Fostering a learning culture was the theme of a discussion Axonify, President and CEO, Carol Leaman, and I led during the Learning and Performance Ecosystem Conference in March.
(You can check out our full presentation on SlideShare to see how we explored a set of exemplary organizations with well-established learning cultures along with the attributes that helped them put learning at the center of everything they do). I’d like to highlight 4 of those attributes here, as well as describe a few related tactics you can use to strengthen your organization’s learning culture:
An organization’s long-term viability is not solely determined by the quality of its product. It’s now highly-dependent on how quickly the company can evolve in the face of disruption. Just look at what happened to Blockbuster, Polaroid, and (most recently) Yahoo. Organizations must be learning constantly to ensure survival. This extends to all employees, who are being asked to flex in their roles and handle more and more responsibility.

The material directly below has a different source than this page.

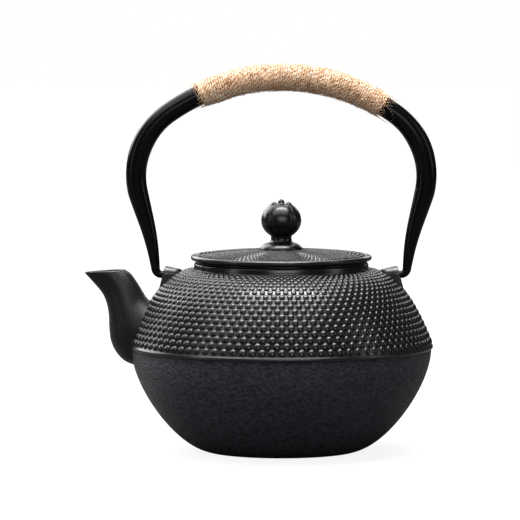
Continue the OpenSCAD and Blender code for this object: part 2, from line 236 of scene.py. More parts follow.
def cast_iron(name, dark, light, rough, grain, depth, gloss):
    """Cast iron under a thin matt black lacquer. The sand of the mould leaves a
    leathery skin of shallow dimples about two millimetres across, which breaks
    a highlight into small flecks; the lacquer is a little glossier on top of
    the dimples than in them. The colour runs from dark to light with the
    height of the skin, so the raised parts carry painted highlight flecks."""
    material, shader = new_material(name, Metallic=0.0, Specular_IOR_Level=gloss)
    place = object_place(material)
    drawn = add(material, "ShaderNodeMapping", {"Vector": place})
    drawn.inputs["Scale"].default_value = (1.0, 1.0, 1.7)
    place = drawn.outputs["Vector"]
    coarse = add(
        material, "ShaderNodeTexNoise", {"Vector": place},
        Scale=1000 / grain, Detail=3.0, Roughness=0.55, Distortion=0.6,
    )
    fine = add(
        material, "ShaderNodeTexNoise", {"Vector": place},
        Scale=1000 / (grain * 0.22), Detail=2.0,
    )
    mix = add(
        material, "ShaderNodeMath",
        {0: fine.outputs["Fac"], 2: coarse.outputs["Fac"]},
        operation="MULTIPLY_ADD",
    )
    mix.inputs[1].default_value = 0.25
    bump = add(
        material, "ShaderNodeBump", {"Height": mix.outputs[0]},
        Strength=1.0, Distance=depth * MM,
    )
    # painted highlight: the raised parts of the skin are coloured lighter
    tone = ramp(material, coarse.outputs["Fac"], [(0.4, dark), (0.62, light)])
    roughness = add(
        material, "ShaderNodeMapRange", {"Value": fine.outputs["Fac"]},
        To_Min=rough - 0.05, To_Max=rough + 0.07,
    )
    links = material.node_tree.links
    links.new(tone, shader.inputs["Base Color"])
    links.new(roughness.outputs["Result"], shader.inputs["Roughness"])
    links.new(bump.outputs["Normal"], shader.inputs["Normal"])
    return material


# the belly: strongest skin, dark charcoal with a trace of violet, with painted highlight flecks in a
# lighter grey on the raised skin
belly_iron = cast_iron("belly_iron", "#18171C", "#413F4B", 0.44, 2.1, 3.0, 0.32)
# the dotted band and the lid: filed smooth between the dots
band_iron = cast_iron("band_iron", "#0F0F0F", "#151515", 0.24, 1.0, 0.02, 0.5)
# the dots themselves: worn a little shinier than the ground between them
stud_iron = cast_iron("stud_iron", "#070707", "#0A0A0A", 0.2, 1.0, 0.01, 0.45)
# the spout: filed smooth before lacquering, so soft broad sheens and some grain
smooth_iron = cast_iron("smooth_iron", "#070708", "#0E0E10", 0.34, 1.1, 0.16, 0.32)
# the lugs: coloured a little lighter and glossier than the spout, a painted highlight for the
# brightly lit ears
lug_iron = cast_iron("lug_iron", "#141415", "#1B1B1D", 0.27, 1.0, 0.03, 0.6)
# knob: the glossiest casting, handled and polished
knob_iron = cast_iron("knob_iron", "#050506", "#080809", 0.26, 1.4, 0.02, 0.38)


def black_tube_finish():
    """Steel tube under satin black stove enamel. The coat has a faint orange
    peel, so long highlights stay whole but waver softly at their edges."""
    material, shader = new_material(
        "black_tube", Metallic=0.0, Roughness=0.22, Specular_IOR_Level=0.14,
        Base_Color=linear("#060607"),
    )
    noise = add(
        material, "ShaderNodeTexNoise", {"Vector": object_place(material)},
        Scale=400.0, Detail=2.0,
    )
    bump = add(
        material, "ShaderNodeBump", {"Height": noise.outputs["Fac"]},
        Strength=1.0, Distance=0.006 * MM,
    )
    material.node_tree.links.new(bump.outputs["Normal"], shader.inputs["Normal"])
    return material


def stainless_finish():
    """Drawn stainless sheet with a fine turned grain: blurred grey mirror."""
    material, shader = new_material(
        "stainless", Metallic=1.0, Roughness=0.3, Base_Color=linear("#C3C5C8")
    )
    noise = add(
        material, "ShaderNodeTexNoise", {"Vector": object_place(material)},
        Scale=900.0, Detail=2.0,
    )
    roughness = add(
        material, "ShaderNodeMapRange", {"Value": noise.outputs["Fac"]},
        To_Min=0.22, To_Max=0.4,
    )
    material.node_tree.links.new(roughness.outputs["Result"], shader.inputs["Roughness"])
    return material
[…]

To ensure maximum velocity, organizations must shift their talent recruitment practices to identify candidates who have demonstrated proven capabilities to learn —instead of just evaluating them based on past experience and existing skills. Besides this, organizations must also embed learning into every employee’s daily experience at work. Through practical, science-based approaches like microlearning and continued reinforcement, employees can ensure they stay up to speed with the knowledge most vital to their roles. This will also help L&D make better use of traditional, event-based training when needed.
Every company has a story, but it’s important to figure out how this story feeds a consistent narrative to help employees relate their roles to the organization’s larger mission. I always use Disney as my ultimate example. During my time in L&D with the Walt Disney World Resort, we constantly and effectively used storytelling techniques as the foundation of our learning approach to both demonstrate desired behaviors and foster a continued sense of connection and added meaning for the Cast.
Every company isn’t Disney, of course. But your employees are generating new stories constantly through their work with peers and customers. How are you leveraging those stories to expose successes and foster a greater connection across the organization? In my corporate L&D work, I have used tactics like blogs, user-generated video and scripted stories within instructor-led sessions to help share these stories at scale. This is also where enterprise social tools come in handy as a way to enable employees to share their own stories in the moment.
Most organizations align the idea of teaching (aka imparting knowledge and experience in structured ways) to specific roles—specifically managers and trainers. Unfortunately, this limits the value of employees who don’t have big titles, but do have plenty of knowledge to share—and often unique ways of sharing it.
A learning culture requires an understanding of the subject matter and a big title isn’t a prerequisite. Organizations need to focus on helping employees at all levels to share their unique knowledge, experience and perspective. For example, Pixar holds art classes that anyone in the company can attend, an approach that has recently expanded into the public via Khan Academy. Google is known for driving internal learning with Googlers teaching Googlers. Enabling peer-to-peer teaching in this way not only reinforces the value of the teacher but also positions employees as the foundation of the overall learning culture.
Consumers now control the marketplace. Thanks, Internet! The same is true in the workplace, where employees now have options with regard to how they improve their knowledge and performance. Why trudge over to your LMS and take an hour-long course when you can just Google the problem and watch a 2-minute YouTube video?
Organizations must wake up to this reality and, rather than fight it, embrace it by finding ways to enable their employees through right-fit technology. Knowledge must be made searchable and shareable using single-source repositories. Employees should be motivated to use and contribute to these performance support resources. This approach not only enables employees to get the information they need, when they need it, but it also provides an opportunity for them to offer meaningful feedback and strengthen their connection to the larger organization.
Your organization has a learning culture—whether or not it’s formally recognized. It’s not up to L&D to build anything from scratch. Yes, learning opportunities should still be a big part of the L&D role, but learning leaders must think about the bigger picture, assess the current state of the learning culture and partner with the rest of the organization—including frontline employees—to find ways to bring these attributes to life every day. As the learning foundation strengthens, you’ll notice that the role of L&D suddenly becomes simpler. Employees will find new ways to share knowledge more easily and solve problems more quickly in the moment of need.